Automakers say they have contingency plans for responding to an oil shock, but they can't say what they will be until they are able to judge the longevity and consumer reaction to a price rise. It could mean more incentives or production cuts for any models that take sales hits, although inventories are leanest on some of the pickup and SUV models. It's far too soon to judge what the impact of a gas price rise would be, according to executives.
"Certainly none of us did a good job forecasting what the impact of 9/11 would be on the industry," Ford President of North American Operations Jim Padilla said, referring the record pace of vehicle sales in the quarter after the attack.
The Japanese automakers who made their first major inroads in the U.S. during the 1970s fuel crisis say they don't expect to see a huge change in U.S. car buyers' attitude even with a spike in fuel prices.
"If you look at surveys about buying priorities right now, fuel economy ranks sixteenth," Honda spokesman Andy Boyd said. "For Honda buyers, its fourteenth.
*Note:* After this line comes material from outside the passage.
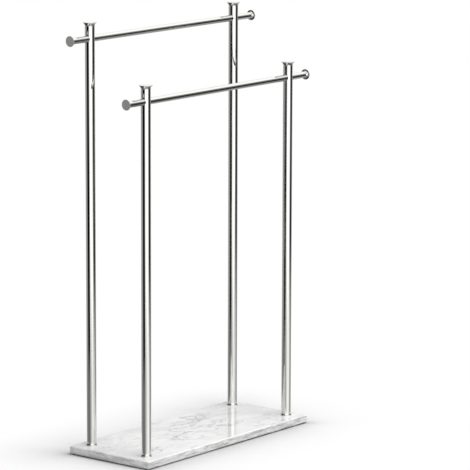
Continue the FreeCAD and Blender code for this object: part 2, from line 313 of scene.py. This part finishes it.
def polished_marble():
    """White marble with grey clouds and streaks, soft main veins and thin broken ones."""
    material, nodes = new_material("polished_marble")
    place = nodes.object_place()
    along = nodes.laid(place, *VEINS_LIE)
    clouds = nodes.patches(along, *CLOUDS)
    streaks = nodes.patches(nodes.laid(place, *STREAKS_LIE), *STREAKS)
    layers = nodes.patches(nodes.laid(place, *LAYERS_LIE), *LAYERS)
    on_sides = nodes.step(nodes.part(place, 2), BEDDING_FULL, BEDDING_START, 1.0, 0.0)
    soft = vein_lines(nodes, along, *SOFT_VEINS)
    thin = vein_lines(nodes, along, *THIN_VEINS)
    fine = vein_lines(nodes, along, *FINE_VEINS)
    thin_here = nodes.patches(along, *THIN_VEINS_SHOW)
    fine_here = nodes.patches(along, *FINE_VEINS_SHOW)
    stone = nodes.mix(clouds * CLOUD_SHARE, STONE_WHITE, CLOUD_GREY)
    # Painted shade in part: the heavier streaks and the layers low on the slab darken its sides below
    # the top's tone, besides showing the bedding.
    stone = nodes.mix(streaks * (STREAK_SHARE + on_sides * SIDE_STREAK_AND_SHADE_SHARE), stone, STREAK_GREY)
    stone = nodes.mix(on_sides * (layers * LAYER_AND_SHADE_SHARE), stone, LAYER_AND_SHADE_GREY)
    stone = nodes.mix(soft * SOFT_VEIN_SHARE, stone, SOFT_VEIN_GREY)
    stone = nodes.mix(thin * thin_here * THIN_VEIN_SHARE, stone, THIN_VEIN_GREY)
    stone = nodes.mix(fine * fine_here * FINE_VEIN_SHARE, stone, FINE_VEIN_GREY)
    waver = (soft + nodes.grain(place, WAVER_FINENESS, WAVER_DETAIL)) * POLISH_WAVER
    nodes.finish({"Base Color": stone, "Roughness": POLISH_ROUGHNESS + waver, "IOR": STONE_IOR})
    return material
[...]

Only 2 percent of Honda buyers even think of fuel economy at all. It's not even on the radar. A fuel hike might get it on radar, but it probably won't make it item one, two, three of four. They see the larger vehicles meeting other needs and even with $2.50 a gallon gas, they're not going to necessarily give it up."
New fuel technology on horizon
But the low importance of fuel economy to the average U.S. buyer isn't stopping automakers from working on new technologies to improve fuel efficiency, not only so they're not caught behind if someone else has a breakthrough, but also to meet governments' increasingly tough regulations on emissions and fuel economy.
One immediate solution is a hybrid engine that uses both gas and an electric motor, improving fuel efficiency anywhere from 12 to 50 percent, depending on the design.
Honda introduced the first hybrid to the U.S. market in December 1999, and now has two models. Toyota has a hybrid on the market and hopes to sell 300,000 a year, equal to about 17 percent of its 2002 sales volume, by 2005. It also unveiled a new hybrid V6 engine Tuesday, due in two years, that it says will give an SUV the power of a V8 and the fuel economy of a gas-powered compact sedan.
The U.S. manufacturers used the North American International Auto Show in Detroit this week to disclose their own hybrid plans.
General Motors Corp. unveiled three different hybrid engines Monday, and said they would be in some of its most popular pickup, SUV and midsize sedan models later this year. It said it could be making 1 million of the engines a year by the end of the decade.
Ford will offer a hybrid in its compact Escape SUV by the end of the year.
But demand for the engines still is tempered by higher prices. GM CEO Rick Wagoner says if the government wants to encourage the fuel savings of the hybrid, it must help out through fleet purchases for government agencies and tax credits for consumers or both.
"We have to offer products people want to buy, not have to buy," Wagoner said.